Anyway, as someone taking a deep dive at an advanced age into enclosure design, sometimes guides to zoo and natural exhibition design aren’t enough, and it’s time to look at the unnatural. Lately, that’s been a combination of the works of Chris Foss and Syd Mead, classic film designers whose work in the Seventies and Eighties still influence movie set and prop design to this day, and pictorials from Weta Workshop in New Zealand. Lately, the browsing reading keeps coming back to The World of Kong: The Natural History of Skull Island, a pseudobestiary of the concept art from Peter Jackson’s King Kong, and The Art of District 9, which includes concept art and final props from Neill Blomkamp’s 2009 film. Come back in a few months after the next run of new enclosures are complete, and you’ll understand why.

Music

For various reasons, instrumental music is a big part of the background at the Triffid Ranch. While sculpting or repotting while watching video or listening to spoken-word audio is easy, writing or sketching with either in the background is nearly impossible, and even songs with a significant portion of dialogue are impossible to navigate while composing blog posts or essays. This means that instrumental or electronica get a lot of play, especially at the Day Job, and the 21st Century marvel of streaming services means that my horizons are expanded daily. That’s why I’d like to turn everyone to Sarah Schachner: her specialty is game soundtracks, which means setting mood in particular game sequences with pieces that won’t get overly repetitious if a player spends too much time trying to work out how to move forward.

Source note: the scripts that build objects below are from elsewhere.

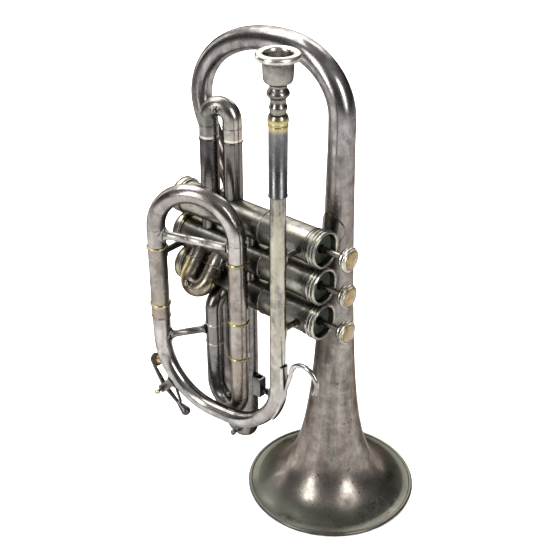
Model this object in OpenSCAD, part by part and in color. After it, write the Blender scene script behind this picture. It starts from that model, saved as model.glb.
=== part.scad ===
// Three-valve cornet standing on its bell.
// Millimetres. Origin: centre of the bell rim, on the surface it stands on.
// +Z runs up the bell to the player, +X along the valves to the finger buttons,
// and -Y to the side that carries the leadpipe and the main tuning slide.

/* [Bell] */
// Outer radius of the bell rim
rim_r = 60; // [50:0.5:68]
// Radius of the rolled edge around the rim wire
rim_roll_r = 1.6; // [1.2:0.1:2.2]
// Thickness of the bell sheet
bell_wall = 0.8; // [0.5:0.05:1]
// Length constant of the horn curve: smaller flares later
horn_length = 11.65; // [9:0.05:14]
// Power of the horn curve
horn_power = 0.635; // [0.6:0.005:0.68]
// Height at which the straight stem ends and the bow begins
stem_top = 262; // [240:1:290]

/* [Bell bow] */
// Height at which the bow leaves the straight stem
bow_spring = 282; // [270:1:292]
// Height of the bow's centreline at its highest
bow_crown = 321; // [310:0.5:330]
// Reach of the bow from the stem to its highest point
bow_near = 45; // [38:0.5:50]
// Reach of the bow from its highest point to its far side
bow_far = 65; // [56:0.5:68]
// Height at which the far side of the bow comes straight down
bow_fall = 279; // [268:1:288]
// Sideways drift of the far side of the bow
bow_drift = 9; // [4:0.5:12]
// Outer radius of the tail where it meets the first valve
tail_r = 6.7; // [6:0.1:7.5]
// Place of the tail along the first valve
tail_x = -76; // [-80:0.5:-72]
// Angle at which the tail comes down on the first valve, in degrees
tail_pitch = 24; // [14:1:28]

/* [Tubing] */
// Bore radius of the slides
bore_r = 5.3; // [4.8:0.05:5.8]
// Wall of every drawn tube
tube_wall = 0.5; // [0.4:0.05:0.8]
// Radial running clearance of every slide, piston and pivot
run_gap = 0.05; // [0.03:0.01:0.08]
// Gap that the solder fills between brazed pieces
braze_gap = 0.08; // [0.04:0.01:0.15]
// How far a bead ring stands proud of its tube
bead = 0.5; // [0.3:0.05:0.8]

/* [Mouthpiece] */
// Height of the mouthpiece rim
mouthpiece_top = 339.5; // [330:0.5:360]
// Outer radius of the mouthpiece rim
mouth_rim_r = 13; // [12:0.1:14]
// Radius of the opening inside the rim
cup_r = 8; // [7.6:0.05:8.4]
// Outer radius of the cup
cup_outer_r = 8.9; // [8.8:0.1:10]
// Depth of the cup
cup_depth = 12; // [9:0.5:13]
// Radius of the throat
throat_r = 1.85; // [1.6:0.05:2.1]

/* [Leadpipe and front bow] */
// Place of the leadpipe along the valve axis
lead_x = 1.35; // [-2:0.05:4]
// Place of the leadpipe to the side of the bell
lead_y = -61; // [-64:0.5:-60.5]
// Outer radius of the leadpipe at its upper end
lead_top_r = 4.9; // [4.7:0.05:5]
// Outer radius of the leadpipe at its lower end
lead_low_r = 5.2; // [5.1:0.05:5.5]
// Height of the receiver's lower end
receiver_low = 253.5; // [235:0.5:262]
// Height of the receiver's upper end
receiver_top = 297; // [290:0.5:300]
// Outer radius of the receiver
receiver_r = 5.6; // [5.55:0.05:6]
// Height of the front bow's centreline at its lowest
bow_low = 77.3; // [74:0.1:82]
// Bend radius of the front bow on the leadpipe's side
bow_lead_r = 41; // [34:0.5:44]
// Bend radius of the front bow on the slide's side
bow_slide_r = 44; // [38:0.5:48]
// Height at which the front bow meets the lower slide sleeve
front_bow_top = 137; // [130:0.5:142]

/* [Main tuning slide] */
// Place of the upper slide leg along the valve axis
right_x = -39.9; // [-42:0.1:-36]
// Place of the upper slide leg to the side of the bell
right_y = -52.6; // [-53.5:0.1:-52]
// Distance between the two slide legs
main_span = 57.6; // [50:0.2:62]
// Turn of the slide's plane from the valve axis, in degrees
main_yaw = 18.5; // [14:0.5:22]
// Height of the sleeve mouths
main_mouth = 191.5; // [185:0.5:196]
// Height at which the slide's legs turn into the bow
main_spring = 204.8; // [200:0.2:212]
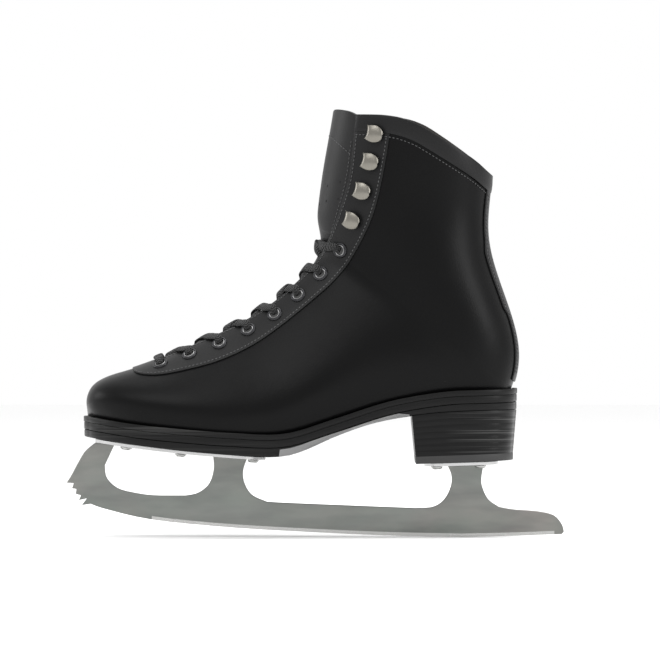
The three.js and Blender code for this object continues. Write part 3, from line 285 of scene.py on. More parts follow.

Anyway, I’ve been a fan of Sarah’s work for years (her sister is a longtime online friend), and game design is already a big aspect of inspiration for a lot of Triffid Ranch enclosures, so discovering that Sarah wrote the score for the new game Anthem means that it’s getting a lot of play in the gallery over the next month. (A project that’s still a very long way away is an exhibition of new enclosures that requires smartphones: stand in front of an enclosure and view a browser page that includes essential information about the plants and construction, while the headphones give a unique musical score that cuts off when the viewer moves to the next enclosure. Again, it’s a very long way off, but when the Triffid Ranch is big enough to pull this off, I would love to hire Sarah for the music, because.)